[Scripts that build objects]
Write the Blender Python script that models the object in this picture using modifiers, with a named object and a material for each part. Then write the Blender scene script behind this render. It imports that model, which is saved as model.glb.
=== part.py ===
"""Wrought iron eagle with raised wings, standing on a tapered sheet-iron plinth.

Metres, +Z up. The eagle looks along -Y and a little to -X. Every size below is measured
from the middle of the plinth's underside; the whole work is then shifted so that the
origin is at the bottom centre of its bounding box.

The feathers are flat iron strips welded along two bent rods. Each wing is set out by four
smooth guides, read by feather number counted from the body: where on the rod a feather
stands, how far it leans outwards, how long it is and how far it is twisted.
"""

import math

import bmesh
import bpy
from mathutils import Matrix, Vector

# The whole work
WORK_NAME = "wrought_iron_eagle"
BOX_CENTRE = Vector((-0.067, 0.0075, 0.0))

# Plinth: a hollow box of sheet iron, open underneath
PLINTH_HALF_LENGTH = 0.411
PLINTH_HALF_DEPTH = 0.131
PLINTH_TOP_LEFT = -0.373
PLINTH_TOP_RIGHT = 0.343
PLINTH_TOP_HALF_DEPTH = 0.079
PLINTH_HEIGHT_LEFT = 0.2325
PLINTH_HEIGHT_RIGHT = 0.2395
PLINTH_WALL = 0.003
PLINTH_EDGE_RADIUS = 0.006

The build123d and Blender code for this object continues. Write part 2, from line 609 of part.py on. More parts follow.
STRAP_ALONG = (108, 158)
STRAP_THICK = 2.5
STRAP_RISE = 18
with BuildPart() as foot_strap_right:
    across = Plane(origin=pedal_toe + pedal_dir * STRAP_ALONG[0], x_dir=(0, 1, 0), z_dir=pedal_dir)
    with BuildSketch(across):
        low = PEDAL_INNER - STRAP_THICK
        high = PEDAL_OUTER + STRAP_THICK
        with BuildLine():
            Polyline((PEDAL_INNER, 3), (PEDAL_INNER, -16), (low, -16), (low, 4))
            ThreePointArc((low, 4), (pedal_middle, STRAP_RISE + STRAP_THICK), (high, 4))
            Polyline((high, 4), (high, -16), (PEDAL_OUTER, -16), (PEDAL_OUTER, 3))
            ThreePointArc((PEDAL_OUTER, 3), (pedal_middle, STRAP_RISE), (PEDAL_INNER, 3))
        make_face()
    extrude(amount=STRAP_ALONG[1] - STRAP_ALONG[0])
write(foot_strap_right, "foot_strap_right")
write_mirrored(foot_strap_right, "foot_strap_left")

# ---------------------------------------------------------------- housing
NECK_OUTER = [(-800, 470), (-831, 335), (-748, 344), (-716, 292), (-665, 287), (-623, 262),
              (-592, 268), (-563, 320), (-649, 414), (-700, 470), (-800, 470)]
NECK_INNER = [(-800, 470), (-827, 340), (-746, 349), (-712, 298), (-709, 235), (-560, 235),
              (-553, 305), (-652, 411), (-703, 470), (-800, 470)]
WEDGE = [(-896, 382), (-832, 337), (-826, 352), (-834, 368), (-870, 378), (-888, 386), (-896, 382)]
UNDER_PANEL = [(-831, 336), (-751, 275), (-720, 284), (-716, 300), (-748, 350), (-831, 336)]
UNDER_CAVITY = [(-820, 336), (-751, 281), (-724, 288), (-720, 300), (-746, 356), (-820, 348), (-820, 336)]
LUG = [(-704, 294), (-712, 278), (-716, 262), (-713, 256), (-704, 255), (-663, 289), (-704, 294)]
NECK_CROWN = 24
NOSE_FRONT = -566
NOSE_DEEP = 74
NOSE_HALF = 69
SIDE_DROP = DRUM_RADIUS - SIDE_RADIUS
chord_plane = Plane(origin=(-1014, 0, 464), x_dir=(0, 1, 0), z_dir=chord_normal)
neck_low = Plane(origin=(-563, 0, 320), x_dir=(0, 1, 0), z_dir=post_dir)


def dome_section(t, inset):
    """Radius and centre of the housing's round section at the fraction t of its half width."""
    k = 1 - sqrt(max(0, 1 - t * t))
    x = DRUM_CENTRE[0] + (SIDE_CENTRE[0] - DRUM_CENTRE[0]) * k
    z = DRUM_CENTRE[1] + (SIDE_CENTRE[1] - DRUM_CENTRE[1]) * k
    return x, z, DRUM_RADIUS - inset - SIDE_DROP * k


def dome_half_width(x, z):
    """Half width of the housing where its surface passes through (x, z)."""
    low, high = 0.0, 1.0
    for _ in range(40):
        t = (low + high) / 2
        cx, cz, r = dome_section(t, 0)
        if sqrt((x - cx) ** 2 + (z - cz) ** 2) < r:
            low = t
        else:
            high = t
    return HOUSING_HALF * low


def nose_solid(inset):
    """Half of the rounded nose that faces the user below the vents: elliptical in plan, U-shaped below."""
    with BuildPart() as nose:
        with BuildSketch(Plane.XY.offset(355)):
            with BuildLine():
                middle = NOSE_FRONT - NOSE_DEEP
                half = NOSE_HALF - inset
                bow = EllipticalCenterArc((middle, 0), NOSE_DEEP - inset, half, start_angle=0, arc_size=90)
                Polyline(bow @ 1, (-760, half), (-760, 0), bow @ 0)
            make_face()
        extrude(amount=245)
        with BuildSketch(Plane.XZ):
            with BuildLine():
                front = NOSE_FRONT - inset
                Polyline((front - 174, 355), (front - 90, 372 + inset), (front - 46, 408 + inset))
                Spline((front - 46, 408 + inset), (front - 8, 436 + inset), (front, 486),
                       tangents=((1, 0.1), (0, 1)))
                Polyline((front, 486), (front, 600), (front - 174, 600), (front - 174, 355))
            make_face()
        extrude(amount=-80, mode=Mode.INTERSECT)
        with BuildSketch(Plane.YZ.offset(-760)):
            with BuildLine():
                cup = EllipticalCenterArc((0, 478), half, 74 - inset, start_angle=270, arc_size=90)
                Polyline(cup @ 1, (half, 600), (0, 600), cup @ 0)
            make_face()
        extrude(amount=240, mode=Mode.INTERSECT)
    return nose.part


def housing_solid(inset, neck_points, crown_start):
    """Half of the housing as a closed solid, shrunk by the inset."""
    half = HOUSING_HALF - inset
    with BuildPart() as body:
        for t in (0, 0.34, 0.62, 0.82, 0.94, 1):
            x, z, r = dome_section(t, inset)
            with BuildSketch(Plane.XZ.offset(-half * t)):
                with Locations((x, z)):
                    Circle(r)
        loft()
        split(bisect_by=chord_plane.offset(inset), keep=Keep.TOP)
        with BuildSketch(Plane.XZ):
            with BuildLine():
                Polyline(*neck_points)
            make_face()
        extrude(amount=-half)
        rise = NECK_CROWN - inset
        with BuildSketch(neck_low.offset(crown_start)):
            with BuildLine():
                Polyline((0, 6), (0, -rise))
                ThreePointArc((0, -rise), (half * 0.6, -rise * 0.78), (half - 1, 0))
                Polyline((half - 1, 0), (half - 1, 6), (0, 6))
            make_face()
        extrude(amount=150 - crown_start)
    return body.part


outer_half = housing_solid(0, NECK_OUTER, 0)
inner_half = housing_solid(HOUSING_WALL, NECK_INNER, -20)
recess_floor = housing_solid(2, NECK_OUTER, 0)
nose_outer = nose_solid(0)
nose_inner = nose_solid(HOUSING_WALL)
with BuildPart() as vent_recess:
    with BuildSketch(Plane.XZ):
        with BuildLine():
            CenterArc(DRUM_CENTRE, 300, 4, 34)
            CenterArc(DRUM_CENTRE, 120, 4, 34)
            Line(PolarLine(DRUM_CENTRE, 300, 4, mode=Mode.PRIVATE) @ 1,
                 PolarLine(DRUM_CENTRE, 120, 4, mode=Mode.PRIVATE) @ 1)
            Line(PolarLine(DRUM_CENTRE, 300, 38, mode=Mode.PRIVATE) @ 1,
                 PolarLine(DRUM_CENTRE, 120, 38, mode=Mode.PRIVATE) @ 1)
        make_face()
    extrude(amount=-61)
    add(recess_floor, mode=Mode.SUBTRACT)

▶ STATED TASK
The lines from the first of the entries through the line holding "import math" are to be restated word for word, and no others.

▶ TASK RESPONSE
Write the Blender Python script that models the object in this picture using modifiers, with a named object and a material for each part. Then write the Blender scene script behind this render. It imports that model, which is saved as model.glb.
=== part.py ===
"""Wrought iron eagle with raised wings, standing on a tapered sheet-iron plinth.

Metres, +Z up. The eagle looks along -Y and a little to -X. Every size below is measured
from the middle of the plinth's underside; the whole work is then shifted so that the
origin is at the bottom centre of its bounding box.

The feathers are flat iron strips welded along two bent rods. Each wing is set out by four
smooth guides, read by feather number counted from the body: where on the rod a feather
stands, how far it leans outwards, how long it is and how far it is twisted.
"""

import math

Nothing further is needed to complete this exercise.